# Work to do:
Answer with one number only: the number of lines that contain "objects".
□ □ □ □ □
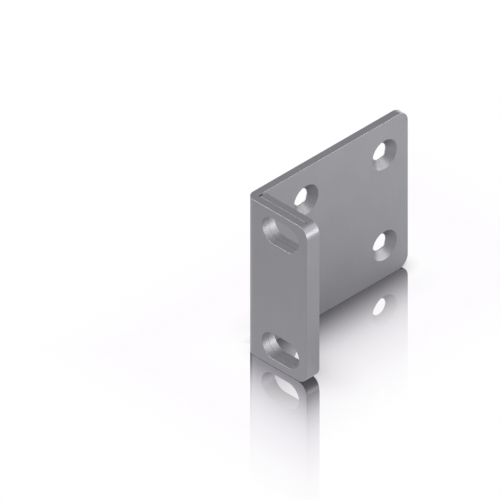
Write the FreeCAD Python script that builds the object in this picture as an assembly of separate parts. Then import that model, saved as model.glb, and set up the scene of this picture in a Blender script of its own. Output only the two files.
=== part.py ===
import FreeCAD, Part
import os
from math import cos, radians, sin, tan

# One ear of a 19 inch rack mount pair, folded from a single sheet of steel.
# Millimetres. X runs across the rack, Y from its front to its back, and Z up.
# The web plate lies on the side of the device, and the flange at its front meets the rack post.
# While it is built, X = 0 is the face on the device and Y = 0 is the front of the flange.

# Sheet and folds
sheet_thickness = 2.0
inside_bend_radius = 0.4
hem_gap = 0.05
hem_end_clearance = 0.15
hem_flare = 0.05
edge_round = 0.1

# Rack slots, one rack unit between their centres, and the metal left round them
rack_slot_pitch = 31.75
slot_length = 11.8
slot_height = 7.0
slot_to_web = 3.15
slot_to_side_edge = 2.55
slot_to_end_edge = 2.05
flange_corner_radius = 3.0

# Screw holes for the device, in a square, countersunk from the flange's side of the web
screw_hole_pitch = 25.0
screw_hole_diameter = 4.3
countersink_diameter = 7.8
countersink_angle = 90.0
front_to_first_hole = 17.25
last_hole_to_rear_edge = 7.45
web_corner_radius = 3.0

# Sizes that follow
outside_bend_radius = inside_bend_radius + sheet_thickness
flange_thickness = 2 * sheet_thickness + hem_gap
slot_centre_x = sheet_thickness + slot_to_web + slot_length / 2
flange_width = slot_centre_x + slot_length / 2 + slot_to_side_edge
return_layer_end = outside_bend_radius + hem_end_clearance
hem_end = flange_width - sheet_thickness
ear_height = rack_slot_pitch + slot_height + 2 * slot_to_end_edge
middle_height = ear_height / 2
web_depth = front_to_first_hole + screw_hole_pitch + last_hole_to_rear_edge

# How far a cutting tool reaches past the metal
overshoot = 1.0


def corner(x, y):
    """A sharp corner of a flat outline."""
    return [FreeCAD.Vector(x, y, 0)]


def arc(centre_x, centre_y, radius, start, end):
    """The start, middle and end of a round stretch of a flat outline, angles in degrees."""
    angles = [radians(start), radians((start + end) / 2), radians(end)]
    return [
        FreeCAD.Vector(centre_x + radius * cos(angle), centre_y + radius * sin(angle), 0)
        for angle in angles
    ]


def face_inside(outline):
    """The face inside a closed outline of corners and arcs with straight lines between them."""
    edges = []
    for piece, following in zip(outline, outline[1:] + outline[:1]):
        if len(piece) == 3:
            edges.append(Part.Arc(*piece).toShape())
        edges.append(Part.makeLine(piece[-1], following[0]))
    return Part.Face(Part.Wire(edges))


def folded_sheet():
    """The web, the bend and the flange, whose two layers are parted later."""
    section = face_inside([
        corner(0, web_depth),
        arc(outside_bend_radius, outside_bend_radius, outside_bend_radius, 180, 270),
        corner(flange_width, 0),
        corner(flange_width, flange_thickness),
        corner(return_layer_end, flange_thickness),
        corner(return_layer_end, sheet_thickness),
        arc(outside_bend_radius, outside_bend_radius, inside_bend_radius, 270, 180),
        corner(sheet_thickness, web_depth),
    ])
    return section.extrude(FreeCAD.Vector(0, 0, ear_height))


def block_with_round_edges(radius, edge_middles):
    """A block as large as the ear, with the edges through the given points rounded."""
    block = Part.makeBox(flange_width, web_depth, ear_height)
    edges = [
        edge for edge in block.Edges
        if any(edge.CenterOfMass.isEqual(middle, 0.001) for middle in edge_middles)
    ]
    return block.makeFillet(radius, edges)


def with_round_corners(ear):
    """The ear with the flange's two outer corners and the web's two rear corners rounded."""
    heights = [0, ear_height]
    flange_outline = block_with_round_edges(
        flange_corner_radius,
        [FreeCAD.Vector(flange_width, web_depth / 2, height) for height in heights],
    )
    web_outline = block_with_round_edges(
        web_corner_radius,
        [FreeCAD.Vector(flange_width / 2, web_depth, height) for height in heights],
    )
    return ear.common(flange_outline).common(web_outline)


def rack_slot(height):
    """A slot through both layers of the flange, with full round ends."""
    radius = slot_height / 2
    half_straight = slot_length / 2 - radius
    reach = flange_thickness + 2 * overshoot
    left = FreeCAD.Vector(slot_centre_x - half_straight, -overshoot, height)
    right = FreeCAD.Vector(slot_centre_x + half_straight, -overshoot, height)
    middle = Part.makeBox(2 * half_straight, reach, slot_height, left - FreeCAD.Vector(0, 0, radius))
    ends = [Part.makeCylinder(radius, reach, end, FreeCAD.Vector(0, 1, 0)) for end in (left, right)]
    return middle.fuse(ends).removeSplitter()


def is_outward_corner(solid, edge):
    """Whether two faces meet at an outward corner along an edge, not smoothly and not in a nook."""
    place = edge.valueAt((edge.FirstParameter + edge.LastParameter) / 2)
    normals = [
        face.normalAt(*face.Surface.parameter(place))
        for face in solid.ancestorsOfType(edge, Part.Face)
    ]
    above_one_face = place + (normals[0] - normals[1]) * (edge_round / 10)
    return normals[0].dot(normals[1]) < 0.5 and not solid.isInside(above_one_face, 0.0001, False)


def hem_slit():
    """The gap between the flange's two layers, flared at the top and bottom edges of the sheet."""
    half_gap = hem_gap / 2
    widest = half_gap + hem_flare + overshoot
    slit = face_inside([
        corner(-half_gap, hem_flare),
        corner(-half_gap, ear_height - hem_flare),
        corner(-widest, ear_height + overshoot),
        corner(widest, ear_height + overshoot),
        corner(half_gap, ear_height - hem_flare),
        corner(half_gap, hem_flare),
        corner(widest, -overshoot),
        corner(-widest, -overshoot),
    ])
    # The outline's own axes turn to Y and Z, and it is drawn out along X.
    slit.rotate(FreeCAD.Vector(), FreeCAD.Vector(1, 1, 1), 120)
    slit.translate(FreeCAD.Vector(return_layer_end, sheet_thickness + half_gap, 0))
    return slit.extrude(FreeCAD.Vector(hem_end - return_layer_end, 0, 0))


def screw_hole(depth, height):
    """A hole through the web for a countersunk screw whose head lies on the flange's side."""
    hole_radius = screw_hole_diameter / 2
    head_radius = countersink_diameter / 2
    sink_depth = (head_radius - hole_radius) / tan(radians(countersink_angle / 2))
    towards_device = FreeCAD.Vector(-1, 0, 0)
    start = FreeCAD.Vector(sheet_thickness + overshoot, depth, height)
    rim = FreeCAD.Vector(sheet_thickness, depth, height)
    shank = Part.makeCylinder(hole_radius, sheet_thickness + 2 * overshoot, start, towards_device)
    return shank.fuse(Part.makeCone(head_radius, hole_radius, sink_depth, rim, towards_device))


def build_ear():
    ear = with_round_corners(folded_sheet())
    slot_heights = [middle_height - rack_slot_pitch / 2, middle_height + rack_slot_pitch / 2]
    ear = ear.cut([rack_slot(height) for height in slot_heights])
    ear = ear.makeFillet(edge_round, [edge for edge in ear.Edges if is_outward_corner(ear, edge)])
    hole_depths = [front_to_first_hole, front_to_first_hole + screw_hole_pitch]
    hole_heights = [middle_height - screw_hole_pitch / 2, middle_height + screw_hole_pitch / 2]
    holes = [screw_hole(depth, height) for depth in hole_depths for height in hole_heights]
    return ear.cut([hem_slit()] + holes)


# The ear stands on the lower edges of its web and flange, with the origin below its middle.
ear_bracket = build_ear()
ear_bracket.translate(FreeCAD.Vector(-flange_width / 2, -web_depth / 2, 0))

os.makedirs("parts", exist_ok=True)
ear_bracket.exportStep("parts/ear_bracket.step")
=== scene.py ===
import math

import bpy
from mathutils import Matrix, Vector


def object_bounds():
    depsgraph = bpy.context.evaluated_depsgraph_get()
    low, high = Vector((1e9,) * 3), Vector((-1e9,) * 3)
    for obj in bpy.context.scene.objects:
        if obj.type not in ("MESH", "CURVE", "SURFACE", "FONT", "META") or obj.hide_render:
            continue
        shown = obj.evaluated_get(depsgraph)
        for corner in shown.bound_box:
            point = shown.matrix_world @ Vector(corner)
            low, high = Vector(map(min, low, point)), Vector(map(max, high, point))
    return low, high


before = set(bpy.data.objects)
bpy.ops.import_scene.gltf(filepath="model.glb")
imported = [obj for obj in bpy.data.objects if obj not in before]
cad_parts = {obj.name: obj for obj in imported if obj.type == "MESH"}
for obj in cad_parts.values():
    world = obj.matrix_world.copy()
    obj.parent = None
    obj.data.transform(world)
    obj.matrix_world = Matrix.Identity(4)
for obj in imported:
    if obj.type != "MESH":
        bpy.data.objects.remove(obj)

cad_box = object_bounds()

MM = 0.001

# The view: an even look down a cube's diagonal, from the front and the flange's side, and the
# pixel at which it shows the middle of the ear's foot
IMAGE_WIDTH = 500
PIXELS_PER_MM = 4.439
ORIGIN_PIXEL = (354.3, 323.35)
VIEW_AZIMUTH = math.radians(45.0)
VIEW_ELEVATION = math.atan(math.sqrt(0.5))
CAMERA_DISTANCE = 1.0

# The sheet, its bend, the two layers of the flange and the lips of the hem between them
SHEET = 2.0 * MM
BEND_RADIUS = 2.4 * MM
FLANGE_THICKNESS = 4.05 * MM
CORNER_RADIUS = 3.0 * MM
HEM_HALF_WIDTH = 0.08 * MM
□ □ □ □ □
# Task result:
4